Önceki yıllarda, Bedir'de öldürülen yakınlarının intikamını almak için Medine'ye Hz. Muhammed (asv)'i öldürsün diye suikastçiler göndermiş olan Kureyş'in ulularından Ümeyye oğlu Safvan'da kaçaklardandır. Kendisini ikna edip, geri getirmek üzere, Hz. Muhammed (asv)'e suikastçi olarak gönderdiği Umeyr oğlu Vehb gönderilir. Yanında, Hz. Muhammed (asv)'in "dokunulmazlık" sözünün belgesi olarak verdiği sarığı da vardır. Safvan güvenir ve geri döner. Fakat henüz İslam'a hazır değildir. Hz. Muhammed (asv)'in karşısında durur.
"Bana iki ay izin tanı. Dinini kabul edip etmemek için düşüneyim." der.
Hz. Muhammed (asv) cevap verir.
"İki ay değil dört ay izin, sana."
Dört ay dolmadan Safvan kendi isteğiyle Müslüman olur
Örnek kaçakların üçüncüsü, Bedir'de öldürülünceye kadar İslam ve Hz. Muhammed (asv) düşmanlığının başını çekmiş ve O'nun tarafından "Bu ümmetin firavunudur." diye tanımlanmış olan Ebu Cehil'in oğlu İkrime'dir. İkrime de çok şeyler yapmıştır. Öyle ki Hz. Muhammed (asv) onun hakkında da "Ondan çektiğimi babasından çekmedim." diyecektir.

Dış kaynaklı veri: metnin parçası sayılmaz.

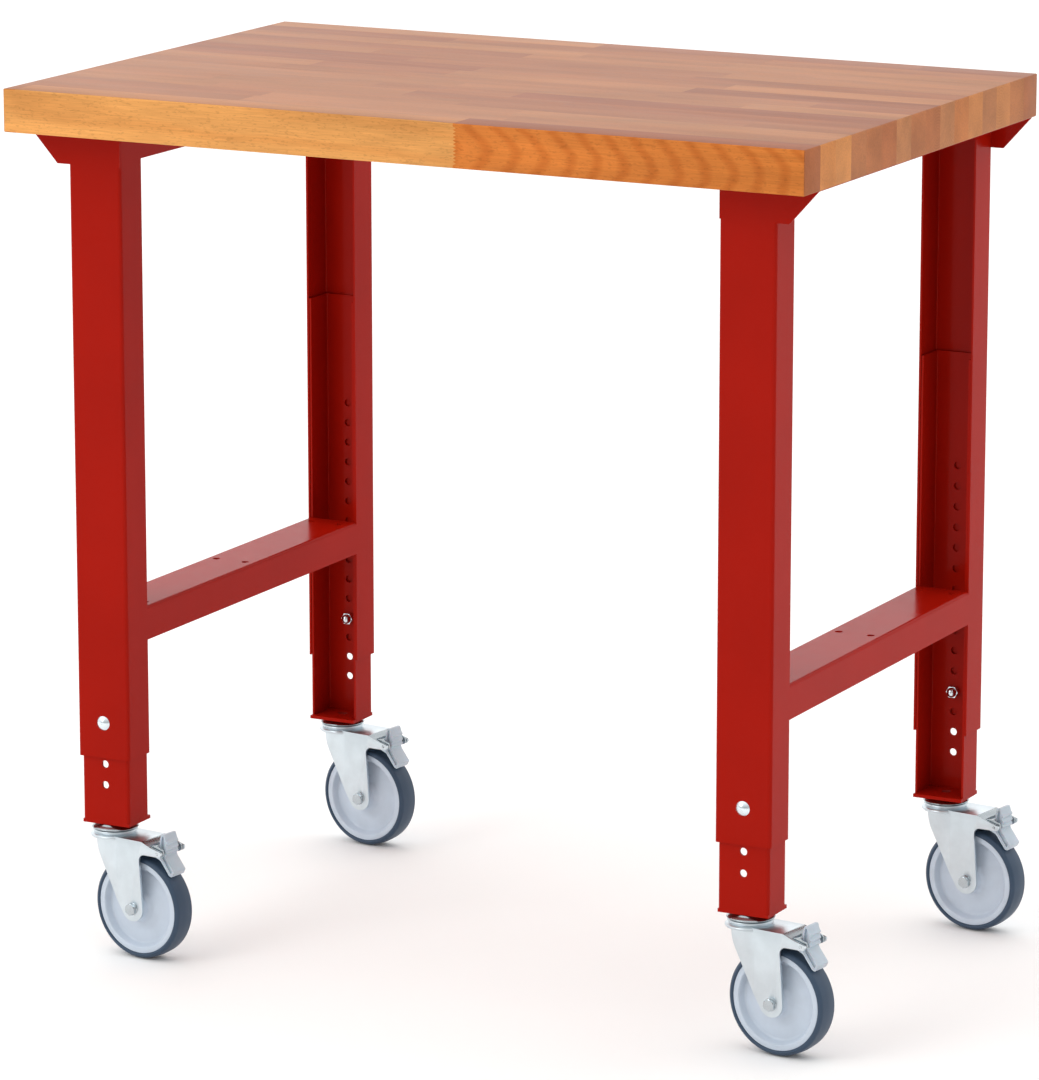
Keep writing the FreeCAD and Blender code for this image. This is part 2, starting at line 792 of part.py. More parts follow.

İkrime'yi ikna edip geri döndürme görevini de eşi üstüne alır. Yemen sahilinde, gemiye binmiş ve Afrika'ya geçmek üzereyken kendisini yakalar. Mekke'ye döndürür. İkrime'nin içeri girmekte olduğu söylenince Hz. Muhammed (asv) yanında oturan arkadaşlarını uyarır.
"Sakın babası aleyhinde konuşup, kendisini rencide etmeyin."
İkrime içeri girer. Hz. Muhammed (asv) kendisini kucaklayarak karşılar.
"Süvari muhacir, hoş geldin." der. Yanına oturtur. Gördükleri, duydukları ve yaşadıkları karşısında şaşıran İkrime söz verir.
"Ey Allah'ın Elçisi! Sen şahid ol bugüne kadar senin dinini engellemek yolunda harcadığım gayretin ve paranın en az iki katını ona hizmet etmek için harcayacağım."
İkrime sözünde durur. Yıllar sonra, Hz. Ömer (ra)'in halifeliği döneminde Orta Doğu'nun Müslüman oluşuna yol açan Yermuk savaşında bir yudum su içemeden şehid olan üç mücahitten biri de İkrime'dir. Vücudunda yetmiş tane kılıç yarası sayarlar.